start Data extract

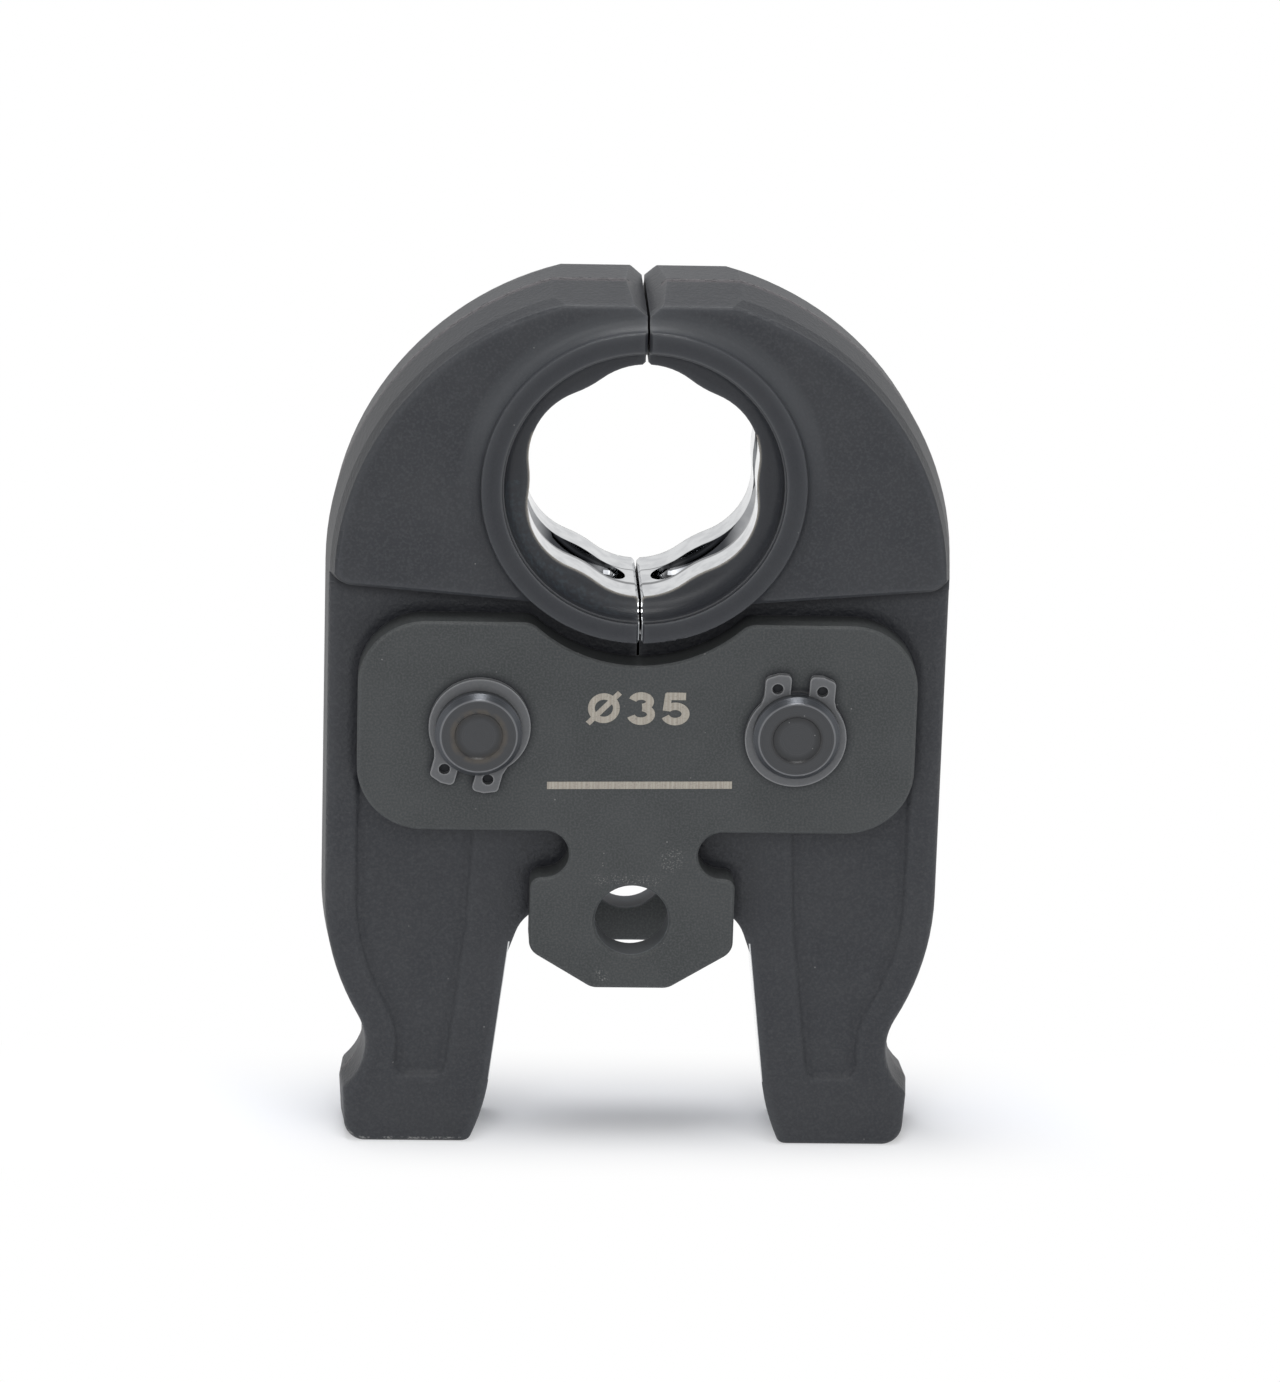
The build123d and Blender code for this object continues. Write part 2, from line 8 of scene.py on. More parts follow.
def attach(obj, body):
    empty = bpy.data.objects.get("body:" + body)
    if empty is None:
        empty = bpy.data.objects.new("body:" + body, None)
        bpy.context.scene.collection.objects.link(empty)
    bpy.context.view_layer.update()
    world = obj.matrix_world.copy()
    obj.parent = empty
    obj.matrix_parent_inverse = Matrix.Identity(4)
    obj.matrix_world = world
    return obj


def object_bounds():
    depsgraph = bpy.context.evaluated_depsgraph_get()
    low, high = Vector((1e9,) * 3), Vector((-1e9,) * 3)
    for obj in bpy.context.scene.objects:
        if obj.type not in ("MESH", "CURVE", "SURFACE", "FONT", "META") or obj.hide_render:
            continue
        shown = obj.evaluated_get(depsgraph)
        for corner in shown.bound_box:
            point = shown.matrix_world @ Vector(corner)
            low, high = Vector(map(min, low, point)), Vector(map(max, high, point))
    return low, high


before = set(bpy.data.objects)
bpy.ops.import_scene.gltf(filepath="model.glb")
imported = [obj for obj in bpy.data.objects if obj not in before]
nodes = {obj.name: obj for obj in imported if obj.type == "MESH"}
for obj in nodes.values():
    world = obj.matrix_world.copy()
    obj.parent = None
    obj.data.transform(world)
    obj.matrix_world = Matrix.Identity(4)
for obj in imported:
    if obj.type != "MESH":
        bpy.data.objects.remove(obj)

end Data extract

- Written instruction
Print again each line of the listing above, exactly as it appears.

- Solution
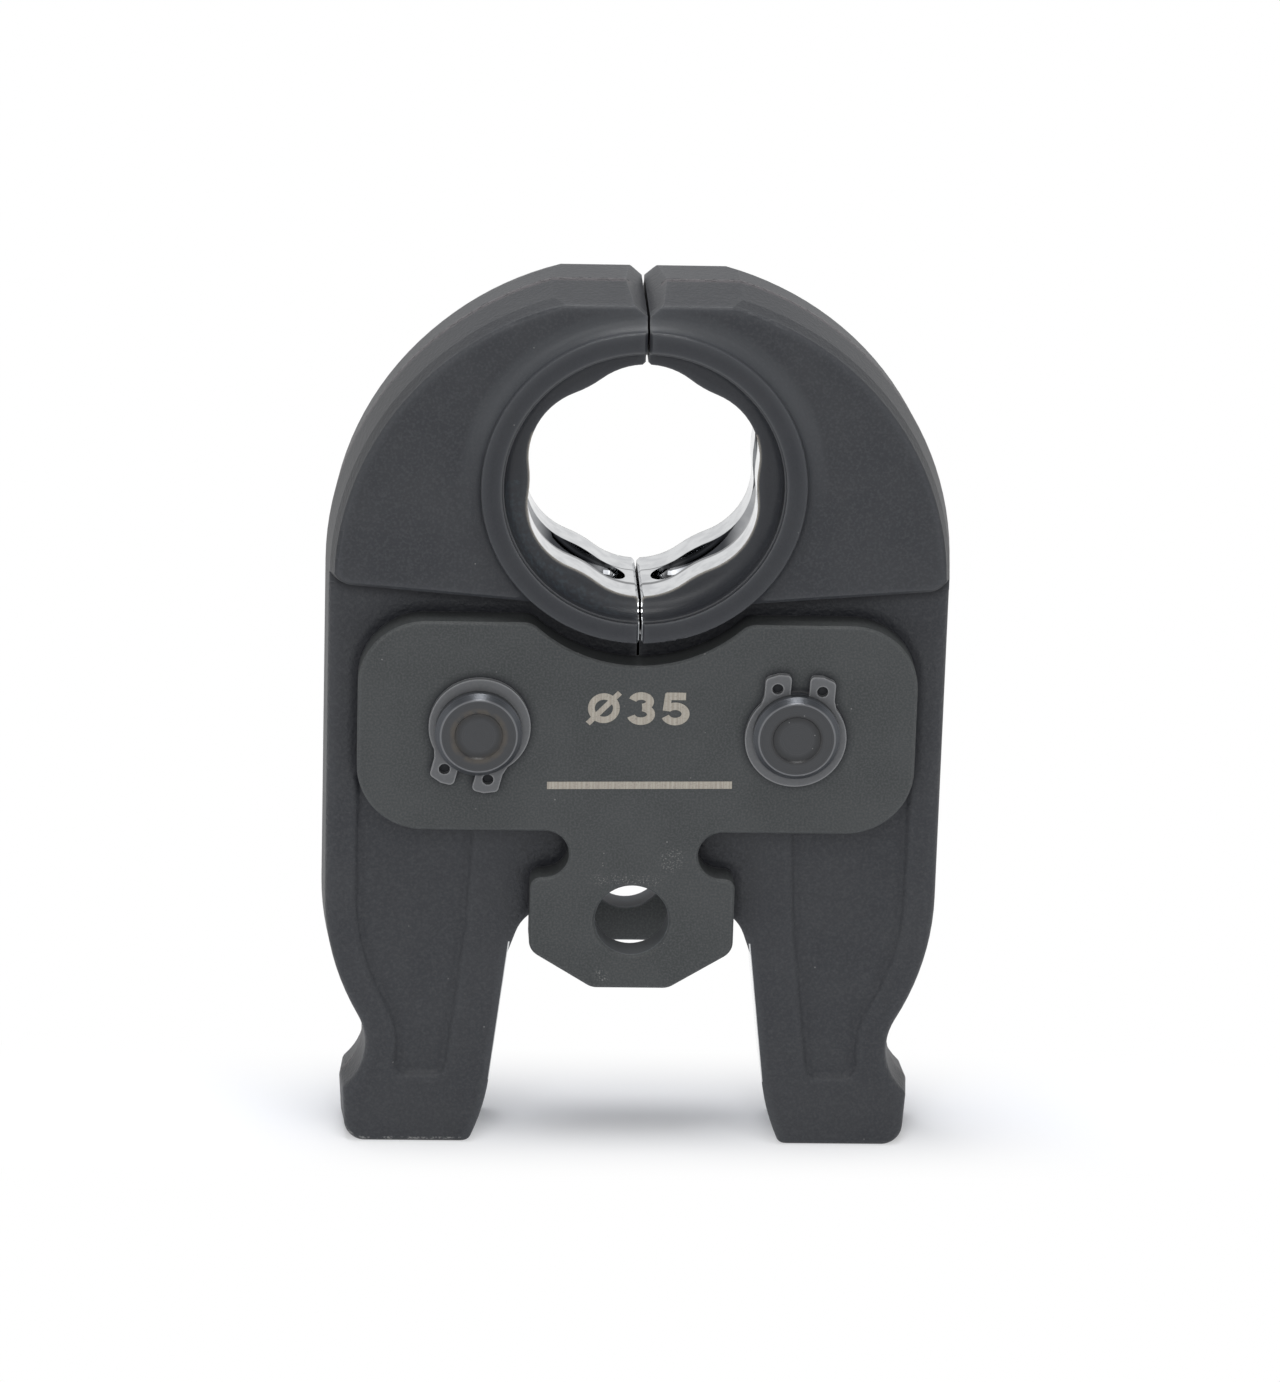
The build123d and Blender code for this object continues. Write part 2, from line 8 of scene.py on. More parts follow.
def attach(obj, body):
    empty = bpy.data.objects.get("body:" + body)
    if empty is None:
        empty = bpy.data.objects.new("body:" + body, None)
        bpy.context.scene.collection.objects.link(empty)
    bpy.context.view_layer.update()
    world = obj.matrix_world.copy()
    obj.parent = empty
    obj.matrix_parent_inverse = Matrix.Identity(4)
    obj.matrix_world = world
    return obj


def object_bounds():
    depsgraph = bpy.context.evaluated_depsgraph_get()
    low, high = Vector((1e9,) * 3), Vector((-1e9,) * 3)
    for obj in bpy.context.scene.objects:
        if obj.type not in ("MESH", "CURVE", "SURFACE", "FONT", "META") or obj.hide_render:
            continue
        shown = obj.evaluated_get(depsgraph)
        for corner in shown.bound_box:
            point = shown.matrix_world @ Vector(corner)
            low, high = Vector(map(min, low, point)), Vector(map(max, high, point))
    return low, high


before = set(bpy.data.objects)
bpy.ops.import_scene.gltf(filepath="model.glb")
imported = [obj for obj in bpy.data.objects if obj not in before]
nodes = {obj.name: obj for obj in imported if obj.type == "MESH"}
for obj in nodes.values():
    world = obj.matrix_world.copy()
    obj.parent = None
    obj.data.transform(world)
    obj.matrix_world = Matrix.Identity(4)
for obj in imported:
    if obj.type != "MESH":
        bpy.data.objects.remove(obj)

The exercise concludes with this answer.